There was no contractual boost for rookie opener Saif Hasan as well after he failed to impress in the two Test matches that he played since making his debut against Pakistan.

The BCB also did not offer any contract to young pacer Hasan Mahmud and Yasir Ali, though they are with the national team in the last few series and can make their debut anytime.

The partial white-ball contract dealt Mahmudullah’s hope of reviving his Test career with a further blow after he lost his spot in the Test squad during the recent one-off Test series against Zimbabwe.

It also sent down a clear message to Mustafiz that he was no longer a part of BCB’s Test plan, though chief selector Minhajul Abedin refused to consider it this way.

‘We have not shut the door completely for them. They will be drafted back to red-ball contract once they regain their Test spot. We want them to feel some motivation to win it back,’ he said.

Mahmudullah scored just one fifty in his last 10 Test innings before being axed while Mustafiz played just one Test match since facing New Zealand in Wellington in March last year.

‘We don’t want to give anything to anyone for free.
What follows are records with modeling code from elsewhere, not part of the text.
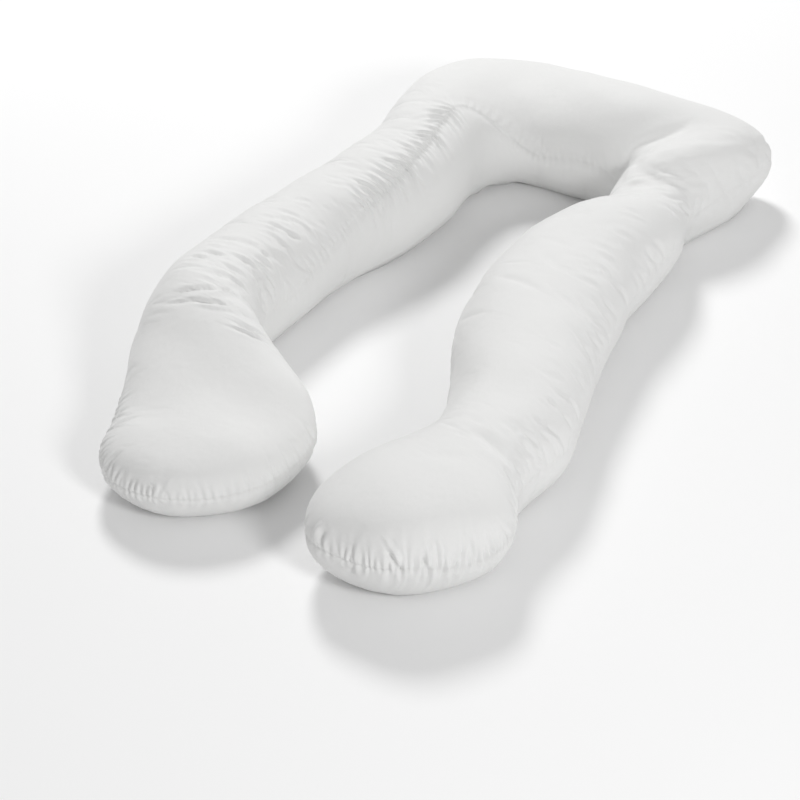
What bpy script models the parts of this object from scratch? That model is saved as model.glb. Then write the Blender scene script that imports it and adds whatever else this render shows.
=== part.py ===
"""A U-shaped body pillow, filled and lying on its back on a flat surface.

Units are metres, +Z is up and +Y points to the head end. Two like panels of cotton meet in one seam
that runs round the pillow at about half its height. The pillow is followed section by section, from the
end of the left arm round the head to the end of the right arm. A section runs from the seam on the
inside of the U to the seam on the outside, and each end closes in a rounded lobe.
"""

import math

import bpy
import numpy as np

NODE_NAME = "pillow"

# These sizes aren't set by hand: a least-squares fit to the pillow's outline in the photograph gave them,
# and 20 of the 105 were then changed, by up to 7 mm. The ends' lengths, leans and roundness come from it too.
# name of the section, the seam inside the U (x, y), the seam outside it (x, y), height of the crown
SECTIONS = (
    ("left lobe", 0.011, -0.450, -0.270, -0.514, 0.120),
    ("left knee", -0.013, -0.353, -0.321, -0.376, 0.158),
    ("left neck", -0.171, -0.235, -0.353, -0.244, 0.190),
    ("left hip", -0.179, -0.101, -0.361, -0.101, 0.175),
    ("left waist", -0.164, 0.037, -0.336, 0.047, 0.172),
    ("left back", -0.116, 0.179, -0.300, 0.195, 0.174),
    ("left shoulder", -0.093, 0.302, -0.278, 0.344, 0.180),
    ("left head side", -0.091, 0.392, -0.286, 0.491, 0.186),
    ("left head corner", -0.059, 0.437, -0.245, 0.630, 0.172),
    ("head, left of middle", 0.032, 0.454, 0.001, 0.654, 0.184),
    ("head, right of middle", 0.109, 0.445, 0.201, 0.645, 0.184),
    ("right head corner", 0.135, 0.427, 0.320, 0.651, 0.160),
    ("right head end", 0.142, 0.389, 0.317, 0.537, 0.162),
    ("right head side", 0.133, 0.323, 0.276, 0.428, 0.130),
    ("right shoulder", 0.106, 0.233, 0.290, 0.338, 0.162),
    ("right back", 0.075, 0.120, 0.291, 0.164, 0.178),
    ("right waist", 0.075, 0.000, 0.307, 0.011, 0.176),
    ("right hip", 0.107, -0.138, 0.334, -0.143, 0.172),
    ("right neck", 0.158, -0.261, 0.356, -0.281, 0.164),
    ("right knee", 0.167, -0.363, 0.342, -0.391, 0.166),
    ("right lobe", 0.115, -0.462, 0.364, -0.499, 0.168),
)
LEFT_END_LENGTH = 0.130
RIGHT_END_LENGTH = 0.168
LEFT_END_LEAN = math.radians(-11)
RIGHT_END_LEAN = math.radians(-14)
LEFT_END_ROUNDNESS = 1.0  # 1 closes an arm in half an ellipse, and less makes its end squarer
RIGHT_END_ROUNDNESS = 0.83
END_STEPS = 5

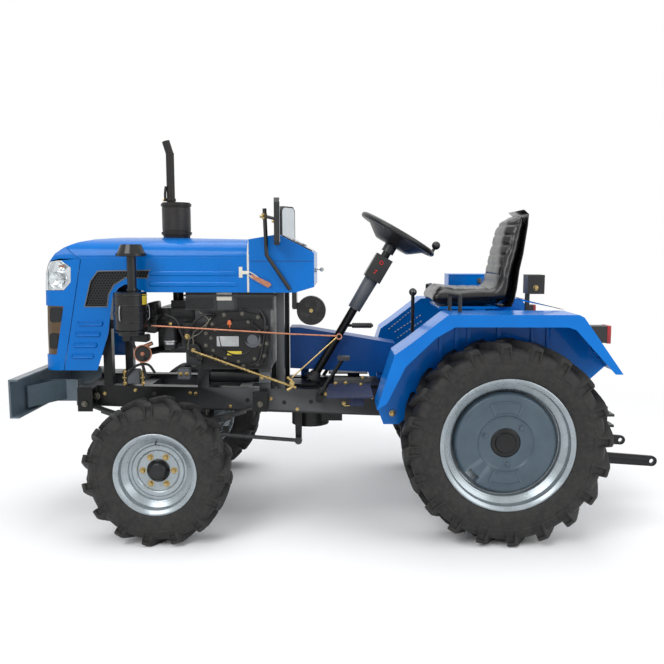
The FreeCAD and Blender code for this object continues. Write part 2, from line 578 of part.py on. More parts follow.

Players must work hard for their money,’ said Minhajul.

Minhajul defended their decision to drop Rubel and ignore Soumya once again saying that the duo is not regular in any format now.

‘You see Soumya. He is not an automatic choice for any format, be it Test, one-day and Twenty20 international.  The same thing is applicable for Rubel,’ said Minhajul.

Soumya played three Tests, 17 ODIs and seven Twenty20 internationals since January 1, 2019 averaging, 38.33, 29.76 and 14.16 respectively.

 Rubel’s return is even poorer during the period -- six wickets in seven matches in all formats.

BCB cricket operations chief Akram Khan, however, said Soumya’s non-inclusion in the contract is a mistake, which they would correct soon.

‘Soumya was dropped from the list by mistake. We will soon include him after discussion,’ said Akram.

Soumya included or not, it would bring little change to the scenario as many other players like Shafiul Islam, Al-Amin Hossain, Mahedi Hasan, Aminul Hossain, who played at least some matches at different formats  in  recent times, would still remain out of contract.